Теперь, когда мне доводится подцепить двадцативосьмилетнюю женщину, она обычно оказывается совсем неопытной, а нередко прямо девчонкой – незамужней в не счастливой или замужней и одинокой. И это совсем не то же самое, что было бы, заполучи я эту женщину тогда, в семнадцать. Это иногда приятно, иногда печально, и приятное рано или поздно все равно оборачивается печалью (и неудобством, по крайней мере для меня. Нередко им хочется стать преданней, чем мне требуется. Излишняя близость меня душит). Есть в этих связях обычно что-то пьяное (это, вероятно, моя вина: я люблю и сам выпить, и их напоить), что-то болезненное и жалкое (возможно, в нас обоих). Они любят поговорить, и послушать, и чтобы с ними разговаривали серьезно. (Больше всего они, по-моему, жаждут, чтобы с ними разговаривали.) С двумя-тремя женщинами под тридцать мы стали добрыми друзьями; видимся мы не часто, потому что встречи наши ничем не примечательны (по крайней мере для меня) и скоро начинают наводить скуку. Я встречаюсь со многими молоденькими девушками, поначалу они мне ужасно нравятся, кажется, я даже мог бы верно любить их всю свою жизнь, не знай я заранее, что они быстро мне наскучат. Этой сегодняшней кубинке было лет двадцать шесть – двадцать восемь, и, если подумать, не так уж она была плоха. Не сказать, чтоб вовсе не привлекательна. Будь я все еще семнадцатилетним парнишкой и знай, что могу иметь ее всякий раз, как придет охота, и к тому же задаром, я был бы в восторге. У нее есть малыш, которого кто-то где-то воспитывает. Ей нужно много денег, чтобы забрать когда-нибудь малыша и открыть сеть косметических кабинетов.

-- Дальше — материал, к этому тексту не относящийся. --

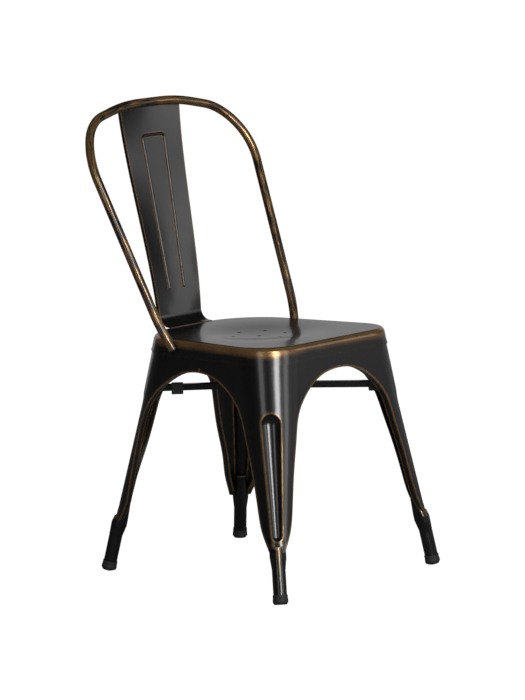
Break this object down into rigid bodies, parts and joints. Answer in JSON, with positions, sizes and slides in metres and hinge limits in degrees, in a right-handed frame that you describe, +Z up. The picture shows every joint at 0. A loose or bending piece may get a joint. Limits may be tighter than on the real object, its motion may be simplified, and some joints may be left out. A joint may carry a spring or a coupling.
{
  "type": "bistro chair",
  "caption": "Stackable metal bistro chair: dished square seat, splayed folded-sheet legs with arched aprons, round-tube back hoop and a slim flared back splat.",
  "frame": {"origin": "on the floor, at the centre of the chair's footprint box", "axes": "+Z up, -Y towards the front of the seat, +X towards the sitter's left"},
  "size_m": [0.446, 0.5008, 0.8425],
  "materials": {
    "black_paint": "semi-gloss black over sheet steel, rubbed to antique gold along the edges",
    "rubbed_paint": "black rubbed back to streaky antique gold",
    "rubber": "matt black",
    "plastic": "matt black"
  },
  "bodies": {
    "root": {"seat_pan": "black_paint", "back_splat": "black_paint", "back_hoop": "rubbed_paint", "brace_bar_upper": "black_paint", "brace_bar_lower": "black_paint", "leg_front_left": "black_paint", "foot_front_left": "rubber", "stacking_pad_front_left": "plastic", "leg_front_right": "black_paint", "foot_front_right": "rubber", "stacking_pad_front_right": "plastic", "leg_rear_left": "black_paint", "foot_rear_left": "rubber", "stacking_pad_rear_left": "plastic", "leg_rear_right": "black_paint", "foot_rear_right": "rubber", "stacking_pad_rear_right": "plastic"}
  },
  "joints": []
}
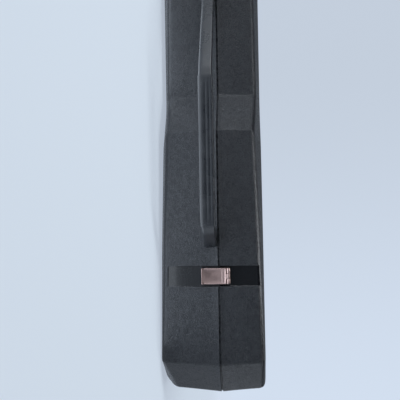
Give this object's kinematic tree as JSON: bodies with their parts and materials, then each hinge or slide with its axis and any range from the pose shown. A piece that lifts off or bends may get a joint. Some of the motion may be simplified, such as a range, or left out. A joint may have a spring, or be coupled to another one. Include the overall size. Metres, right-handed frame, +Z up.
{
  "type": "electric guitar case",
  "caption": "Hard moulded case for an electric guitar, with a hinged lid, snap latches, a long carrying handle and a padded inside.",
  "frame": {"origin": "middle of the outer box, on the surface that the closed case lies on", "axes": "+X along the case to the tail end, +Z up through the lid, and the handle edge faces -Y"},
  "size_m": [1.07, 0.4432, 0.1453],
  "materials": {
    "shell_plastic": "black moulded plastic with a leather-like grain",
    "handle_plastic": "black moulded plastic, worn smooth on the grip",
    "nickel": "satin nickel plate with fine scratches",
    "steel": "plain zinc-plated steel",
    "plush": "short dark plush over foam",
    "ribbon": "woven ribbon"
  },
  "bodies": {
    "base": {"base_shell": "shell_plastic", "base_insert": "plush", "neck_rest": "plush", "handle": "handle_plastic", "handle_lower_backing_plate": "steel", "handle_upper_backing_plate": "steel", "handle_screw_1": "steel", "handle_screw_2": "steel", "handle_screw_3": "steel", "handle_screw_4": "steel", "latch_1_strike": "nickel", "latch_1_strike_rivet_1": "nickel", "latch_1_strike_rivet_2": "nickel", "latch_2_strike": "nickel", "latch_2_strike_rivet_1": "nickel", "latch_2_strike_rivet_2": "nickel", "latch_3_strike": "nickel", "latch_3_strike_rivet_1": "nickel", "latch_3_strike_rivet_2": "nickel", "hinge_1_base_leaf": "nickel", "hinge_1_base_rivet_1": "nickel", "hinge_1_base_rivet_2": "nickel", "hinge_1_pin": "steel", "hinge_2_base_leaf": "nickel", "hinge_2_base_rivet_1": "nickel", "hinge_2_base_rivet_2": "nickel", "hinge_2_pin": "steel"},
    "lid": {"lid_shell": "shell_plastic", "lid_liner": "plush", "latch_1_leaf": "nickel", "latch_1_leaf_rivet_1": "nickel", "latch_1_leaf_rivet_2": "nickel", "latch_1_pin": "steel", "latch_2_leaf": "nickel", "latch_2_leaf_rivet_1": "nickel", "latch_2_leaf_rivet_2": "nickel", "latch_2_pin": "steel", "latch_3_leaf": "nickel", "latch_3_leaf_rivet_1": "nickel", "latch_3_leaf_rivet_2": "nickel", "latch_3_pin": "steel", "hinge_1_lid_leaf": "nickel", "hinge_1_lid_rivet_1": "nickel", "hinge_1_lid_rivet_2": "nickel", "hinge_2_lid_leaf": "nickel", "hinge_2_lid_rivet_1": "nickel", "hinge_2_lid_rivet_2": "nickel"},
    "latch_flap_1": {"latch_1_flap": "nickel"},
    "latch_flap_2": {"latch_2_flap": "nickel"},
    "latch_flap_3": {"latch_3_flap": "nickel"},
    "compartment_lid": {"compartment_lid": "plush", "compartment_tab": "ribbon"}
  },
  "joints": [
    {"name": "lid_hinge", "type": "hinge", "parent": "base", "child": "lid", "pos_m": [0.3225, 0.21815, 0.08315], "axis": [-1, 0, 0], "range_deg": [0, 105]},
    {"name": "latch_1_hinge", "type": "hinge", "parent": "lid", "child": "latch_flap_1", "pos_m": [0.364, -0.17245, 0.096], "axis": [-1, 0, 0], "range_deg": [0, 150]},
    {"name": "latch_2_hinge", "type": "hinge", "parent": "lid", "child": "latch_flap_2", "pos_m": [-0.165, -0.11245, 0.096], "axis": [-1, 0, 0], "range_deg": [0, 150]},
    {"name": "latch_3_hinge", "type": "hinge", "parent": "lid", "child": "latch_flap_3", "pos_m": [-0.425, -0.11245, 0.096], "axis": [-1, 0, 0], "range_deg": [0, 150]},
    {"name": "compartment_hinge", "type": "hinge", "parent": "base", "child": "compartment_lid", "pos_m": [-0.115, 0.13823, 0.046], "axis": [-1, 0, 0], "range_deg": [0, 75]}
  ]
}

– Ты любишь, когда тебя подзадоривают? – негромко спросила она.

Я кивнул, и она сказала:

– Кто ж этого не любит?

Если подумать, совсем она была неплоха.

Не знаю, что случилось с Томом (насколько я знаю – а это не моя забота, – его могли и убить); он оставил мне в наследство свой почерк, и я по-прежнему сижу за столом, либо у себя в кабинете на службе, либо дома, и пишу этим почерком. Не знаю, что в конце концов стало с Мэри Дженкс. Я даже так и не понял, что случилось со мной.

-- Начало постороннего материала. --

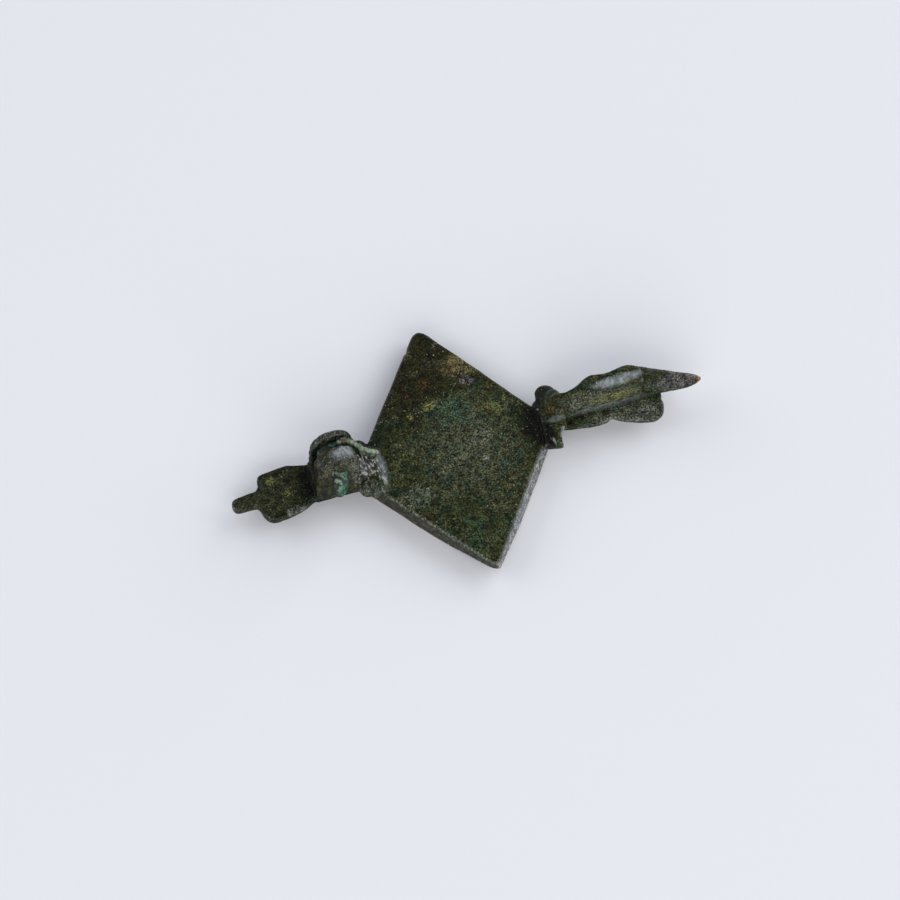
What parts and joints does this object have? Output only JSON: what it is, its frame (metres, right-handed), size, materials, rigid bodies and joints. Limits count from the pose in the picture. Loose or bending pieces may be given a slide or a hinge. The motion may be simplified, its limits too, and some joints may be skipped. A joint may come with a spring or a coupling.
{
  "type": "roman plate brooch",
  "caption": "Roman lozenge plate brooch lying face down, with knobbed crossbars, leaf-shaped terminals, a corroded pin hinge and a folded catchplate.",
  "frame": {"origin": "middle of the lozenge plate's front face, which is what the brooch lies on", "axes": "+X along the brooch from the hinge to the catch, +Y across it, +Z from the front face up to the back"},
  "size_m": [0.0459, 0.0255, 0.0078],
  "materials": {
    "bronze": "dark green-black corroded patina",
    "malachite": "green corrosion crust",
    "crusted_bronze": "dark crust with rust-red spots"
  },
  "bodies": {
    "root": {"brooch_body": "bronze", "hinge_axis": "malachite", "pin_eye": "crusted_bronze"}
  },
  "joints": []
}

Миссис Йергер, я чувствую, все еще там. (Фамилия другая, но сам тип неистребим.) Не подвластные ни безрассудству, ни легкомыслию, такие особы вечны, как и их угрюмые мистеры Йергеры, которые отличаются от них лишь полом да одеждой, если только мистеры у них есть (такие миссис Йергер в них не нуждаются). Миссис Йергер не только заведуют архивами, они становятся и мэрами, директорами школ, деканами колледжей, судьями, прокурорами, полковниками, заправилами Американского легиона, главными прокурорами штата, президентами Соединенных Штатов Америки и руководителями небольших отделов в фирмах вроде моей. Вместе с Грином, Блэком и Горацием Уайтом я и сам, случалось, выступал в роли тирана по отношению к своим подчиненным в Фирме и нередко разыгрываю тирана дома с женой, дочерью, сыном и, случается, даже с моим слабоумным ребенком, который тоже не понимает, что делается на свете.

(– Как ты можешь называть его слабоумным? – в сердцах набрасывается на меня жена. – Как ты можешь так о нем говорить? Он же твоя плоть и кровь!

– По словарю «слабоумным» считается всякий, чье умственное развитие останавливается в три-четыре года, даже если он моя плоть и кровь, – холодно сообщаю я.)

Я перестаю хромать на манер Кейгла, шагнув вперед, становлюсь почти рядом, искоса внимательно к ней присматриваюсь, хочу понять, насколько внимательно она присматривается ко мне (тоже искоса). Она сегодня без «грации» – обычно это означает, что она хорошо настроена. Цветная служанка с полными плечами укрылась в глубине нашей просторной кухни и неслышно колдует над деревянной салатницей, которую мы купили у другой цветной с полными плечами, когда проводили отпуск на Ямайке. Служанка меня боится (так мне кажется, а я боюсь ее). Жена стоит у плиты и помешивает красное вино в кастрюле с темным мясом – то ли это куриная печенка, то ли куски говядины. Бутылка с вином больше чем наполовину пуста (или меньше чем на половину полна. Ха-ха). Осторожненько прохожу за спиной у жены, беру стакан и кубики льда (хотя при мысли о кубинке меня подмывает закричать olé![2]) и силюсь вспомнить, в каких отношениях мы расстались с женой нынче утром или заснули накануне вечером, – надо же мне знать, сердится ли она еще на меня за что-то, что я сказал или, наоборот, не сказал, сделал или, наоборот, не сделал и о чем уже начисто позабыл.